J'ai été intrigué au cours de nos conversations antérieures et de votre témoignage d'aujourd'hui, lorsque vous nous avez raconté comment vous vous y êtes prise pour obtenir l'adhésion des divers acteurs nécessaires et pour faire avancer les choses. Vous vous êtes dissociée de l'idée de constituer un vase clos en nommant une personne à un poste de ministre ou à un autre poste au sein du gouvernement. Vous nous avez plutôt proposé de constituer un organisme indépendant du gouvernement, pour que les gens se sentent plus à l'aise dans leur participation à ce dossier.
Nous avons eu des difficultés avec cette question également dans le dossier des autres déterminants de la santé, qui sont beaucoup plus nombreux que ceux qui étaient inclus dans votre mandat. Pendant un certain temps, nous avons essayé de définir le rôle d'un ministre du développement humain à l'échelon fédéral ou provincial. Nous nous sommes aperçus qu'un tel rôle serait trop pointu, même si le développement humain se trouve au cœur de la question de la santé des populations. Nous avons fait notre nid, et notre rapport est déjà en cours de rédaction. Nous n'en changerons pas la substance à moins que se produise quelque chose de très inhabituel. Le rapport proposera une nouvelle approche réunissant l'ensemble des pouvoirs publics, autrement dit un comité du Cabinet, l'échelon fédéral, l'échelon provincial, les villes et les organismes communautaires qui sont des acteurs dans ce dossier. L'organisation que nous proposons a eu des effets salutaires dans les pays qui ont voulu intervenir pour améliorer la santé des populations.
J'ai simplement voulu entendre vos commentaires à ce sujet et les consigner officiellement.
Dre Leitch : Je suis tout à fait favorable à une approche réunissant l'ensemble des pouvoirs publics. L'endroit au pays où l'on fait les progrès les plus remarquables relativement à la santé des enfants est le Manitoba, et c'est exactement l'approche qu'on y a mise en œuvre. Les sous-ministres et les ministres sont tous concernés, à un moment ou un autre, par la santé des enfants, à laquelle ils doivent contribuer par des mesures cadrant dans leur mandat. Ils ont à proposer de telles mesures dans le cycle prébudgétaire, de manière à ce que les mesures et les idées qu'ils proposent soient inscrites dans le document qu'a en main le ministre chargé de l'approche réunissant l'ensemble des pouvoirs publics autour de la santé des enfants, avant que le cycle budgétaire commence.

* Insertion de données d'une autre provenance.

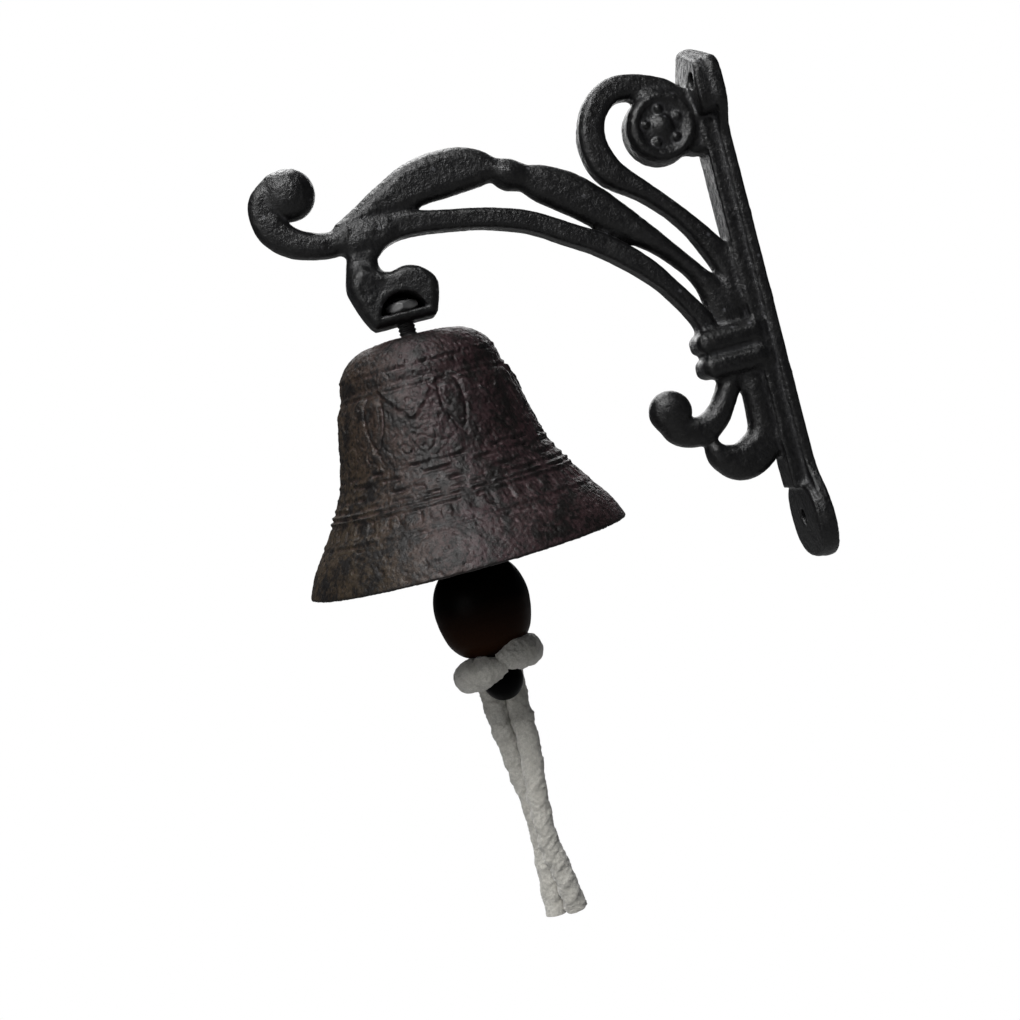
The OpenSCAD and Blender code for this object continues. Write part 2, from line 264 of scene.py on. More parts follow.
def revolve(profile, sides, relief=None):
    """Rings of points about the bell's axis; relief(angle, radius, height, points) moves them out."""
    angle = np.linspace(0, 2 * math.pi, sides, endpoint=False)
    slope = np.gradient(profile, axis=0)
    slope /= np.maximum(np.linalg.norm(slope, axis=1, keepdims=True), 1e-9)
    r, z = profile[:, :1], profile[:, 1:]
    outward_r, outward_z = -slope[:, 1:], slope[:, :1]
    angle = angle[None, :]

    def place(radius, height):
        return np.stack([radius * np.cos(angle), AXIS_Y + radius * np.sin(angle),
                         np.broadcast_to(height, (len(profile), sides))], -1)

    if relief:
        out = relief(angle, r, z, place(r + 0 * angle, z).reshape(-1, 3))
        r, z = r + outward_r * out, z + outward_z * out
    return place(r + 0 * angle, z).reshape(-1, 3)


# ---- Materials ----

def node(tree, kind, **settings):
    made = tree.nodes.new(kind)
    for key, value in settings.items():
        setattr(made, key, value)
    return made


def noise(tree, vector, scale, detail=4, roughness=0.55):
    made = node(tree, "ShaderNodeTexNoise")
    made.inputs["Scale"].default_value = scale
    made.inputs["Detail"].default_value = detail
    made.inputs["Roughness"].default_value = roughness
    tree.links.new(vector, made.inputs["Vector"])
    return made.outputs["Fac"]


def ramp(tree, value, stops):
    """Colour ramp: stops are (position, (r, g, b)) or (position, grey)."""
    made = node(tree, "ShaderNodeValToRGB")
    elements = made.color_ramp.elements
    while len(elements) < len(stops):
        elements.new(0.5)
    for element, (at, colour) in zip(elements, stops):
        element.position = at
        grey = isinstance(colour, (int, float))
        element.color = (colour, colour, colour, 1) if grey else (*colour, 1)
    tree.links.new(value, made.inputs["Fac"])
    return made.outputs["Color"]


def mix(tree, factor, a, b):
    """Colour a where factor is 0 and b where it is 1."""
    made = node(tree, "ShaderNodeMix", data_type="RGBA", blend_type="MIX")
    for socket, value in ((made.inputs[0], factor), (made.inputs[6], a), (made.inputs[7], b)):
        if isinstance(value, bpy.types.NodeSocket):
            tree.links.new(value, socket)
        elif isinstance(value, (int, float)):
            socket.default_value = value
        else:
            socket.default_value = (*value, 1)
    return made.outputs[2]


def bump(tree, height, strength, distance, normal=None):
    made = node(tree, "ShaderNodeBump")
    made.inputs["Strength"].default_value = strength
    made.inputs["Distance"].default_value = distance
    tree.links.new(height, made.inputs["Height"])
    if normal is not None:
        tree.links.new(normal, made.inputs["Normal"])
    return made.outputs["Normal"]


def fade(tree, value, start, end, top=1.0):
    """0 up to start, rising to top at end, for a place in metres."""
    made = node(tree, "ShaderNodeMapRange")
    made.inputs["From Min"].default_value = start
    made.inputs["From Max"].default_value = end
    made.inputs["To Max"].default_value = top
    tree.links.new(value, made.inputs["Value"])
    return made.outputs["Result"]


def split_place(tree, place):
    """Outputs X, Y and Z of a place."""
    made = node(tree, "ShaderNodeSeparateXYZ")
    tree.links.new(place, made.inputs["Vector"])
    return made.outputs


def new_material(name):
    """A material with its node tree, its shader and its object coordinates."""
    material = bpy.data.materials.new(name)
    material.use_nodes = True
    tree = material.node_tree
    shader = tree.nodes["Principled BSDF"]
    place = node(tree, "ShaderNodeTexCoord").outputs["Object"]
    return material, tree, shader, place


def pointiness(tree, low, high):
    """Near 1 on raised edges and near 0 in hollows."""
    made = node(tree, "ShaderNodeNewGeometry")
    return ramp(tree, made.outputs["Pointiness"], [(low, 0.0), (high, 1.0)])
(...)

On dispose ainsi de puissants leviers pour agir. Je pense que cette approche a fait ses preuves pour aider le Manitoba à faire un bond en avant dans le dossier de la santé des enfants. Le Manitoba a particulièrement bien réussi avec ses importantes populations autochtones, dont il s'est occupé efficacement, ce qui tranche avec les provinces où l'on n'a pas été capable de faire des progrès concernant les mêmes problèmes de santé publique.
J'ai toujours cru fermement à l'approche réunissant l'ensemble des pouvoirs publics. J'en ai parlé dans mon rapport. C'est une approche qui serait grandement utile pour que le gouvernement du Canada puisse s'attaquer aux problèmes visés.
Le sénateur Eggleton : Quelle est la position du ministre qui est responsable au Manitoba de la mise en œuvre de l'approche mettant à contribution l'ensemble des pouvoirs publics? S'agit-il d'une approche qui est particulière au portefeuille de l'enfance ou à un autre portefeuille?
Dre Leitch : C'est une approche qui est particulière au dossier de la santé des enfants. Il existe un bureau de la santé des enfants où l'on met en œuvre l'approche réunissant l'ensemble des pouvoirs publics. Le ministre chargé de la santé des enfants préside ce comité du Cabinet et s'occupe aussi de plusieurs autres dossiers liés à la santé. On ne procède pas ainsi seulement dans le cas des enfants. L'approche réunissant l'ensemble des pouvoirs publics est employée aussi dans d'autres dossiers relatifs à la santé.
Le sénateur Eggleton : Que ce soit un ministre du développement humain ou un autre ministre, il faut qu'un membre du Cabinet ait la responsabilité du dossier. Une approche réunissant tous les pouvoirs publics nécessite la participation de nombreux ministres, mais l'un d'entre eux doit agir en tant que principal responsable du dossier.
Dre Leitch : Je suis d'accord.
Le président : À cet égard, nous recommandons que ce soit le premier ministre à l'échelon fédéral et les premiers ministres des provinces à cet échelon. À l'échelon municipal, je suppose que ce serait le maire. Pour les milieux où il y a beaucoup de bénévoles, nous avons encore un peu de difficulté à trouver une solution, mais nous allons devoir en trouver une.
Dre Leitch : Vous pourriez choisir le président de l'Alliance universelle des unions chrétiennes de jeunes gens.
Le président : Je vous remercie beaucoup.